Exercise prompt: Reproduce all of the listing below without alteration.

Data provided:
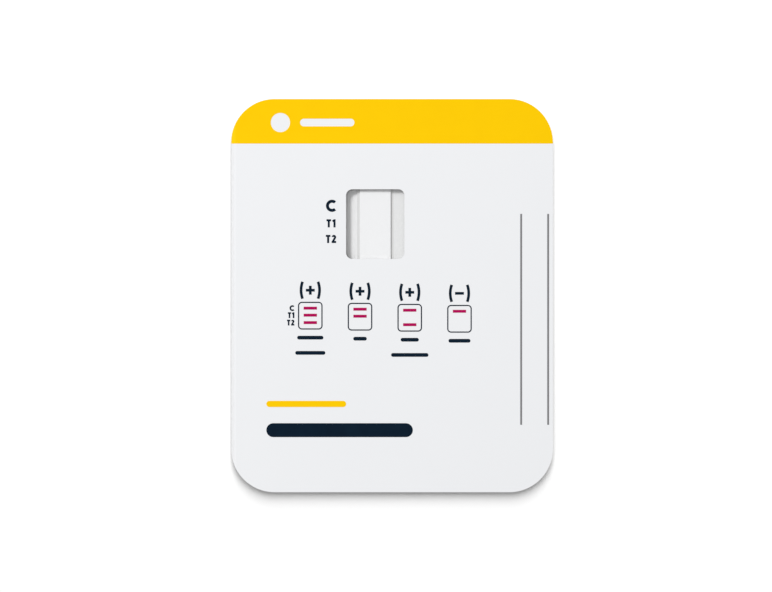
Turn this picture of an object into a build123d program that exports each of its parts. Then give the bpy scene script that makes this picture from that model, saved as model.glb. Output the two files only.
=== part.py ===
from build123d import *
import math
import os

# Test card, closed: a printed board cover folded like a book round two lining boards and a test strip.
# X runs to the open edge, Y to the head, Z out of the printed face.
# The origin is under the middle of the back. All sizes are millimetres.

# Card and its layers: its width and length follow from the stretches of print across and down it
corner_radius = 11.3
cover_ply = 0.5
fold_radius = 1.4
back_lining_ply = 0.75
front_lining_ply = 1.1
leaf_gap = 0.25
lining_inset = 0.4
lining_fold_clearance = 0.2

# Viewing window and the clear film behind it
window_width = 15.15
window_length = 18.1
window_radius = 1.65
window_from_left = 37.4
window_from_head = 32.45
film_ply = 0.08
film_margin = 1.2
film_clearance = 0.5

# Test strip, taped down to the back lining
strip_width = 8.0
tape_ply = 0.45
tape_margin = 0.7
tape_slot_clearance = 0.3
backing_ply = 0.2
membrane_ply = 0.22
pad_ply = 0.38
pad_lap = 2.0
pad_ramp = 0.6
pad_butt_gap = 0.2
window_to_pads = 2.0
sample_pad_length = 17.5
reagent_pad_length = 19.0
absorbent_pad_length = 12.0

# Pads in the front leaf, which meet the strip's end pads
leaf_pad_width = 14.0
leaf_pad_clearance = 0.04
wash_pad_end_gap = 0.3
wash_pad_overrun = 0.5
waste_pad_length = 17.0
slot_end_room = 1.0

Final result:
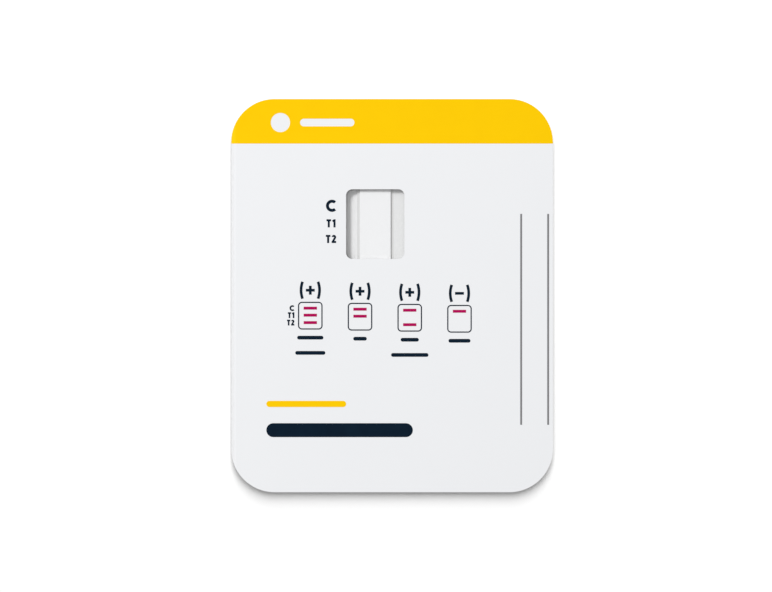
Turn this picture of an object into a build123d program that exports each of its parts. Then give the bpy scene script that makes this picture from that model, saved as model.glb. Output the two files only.
=== part.py ===
from build123d import *
import math
import os

# Test card, closed: a printed board cover folded like a book round two lining boards and a test strip.
# X runs to the open edge, Y to the head, Z out of the printed face.
# The origin is under the middle of the back. All sizes are millimetres.

# Card and its layers: its width and length follow from the stretches of print across and down it
corner_radius = 11.3
cover_ply = 0.5
fold_radius = 1.4
back_lining_ply = 0.75
front_lining_ply = 1.1
leaf_gap = 0.25
lining_inset = 0.4
lining_fold_clearance = 0.2

# Viewing window and the clear film behind it
window_width = 15.15
window_length = 18.1
window_radius = 1.65
window_from_left = 37.4
window_from_head = 32.45
film_ply = 0.08
film_margin = 1.2
film_clearance = 0.5

# Test strip, taped down to the back lining
strip_width = 8.0
tape_ply = 0.45
tape_margin = 0.7
tape_slot_clearance = 0.3
backing_ply = 0.2
membrane_ply = 0.22
pad_ply = 0.38
pad_lap = 2.0
pad_ramp = 0.6
pad_butt_gap = 0.2
window_to_pads = 2.0
sample_pad_length = 17.5
reagent_pad_length = 19.0
absorbent_pad_length = 12.0

# Pads in the front leaf, which meet the strip's end pads
leaf_pad_width = 14.0
leaf_pad_clearance = 0.04
wash_pad_end_gap = 0.3
wash_pad_overrun = 0.5
waste_pad_length = 17.0
slot_end_room = 1.0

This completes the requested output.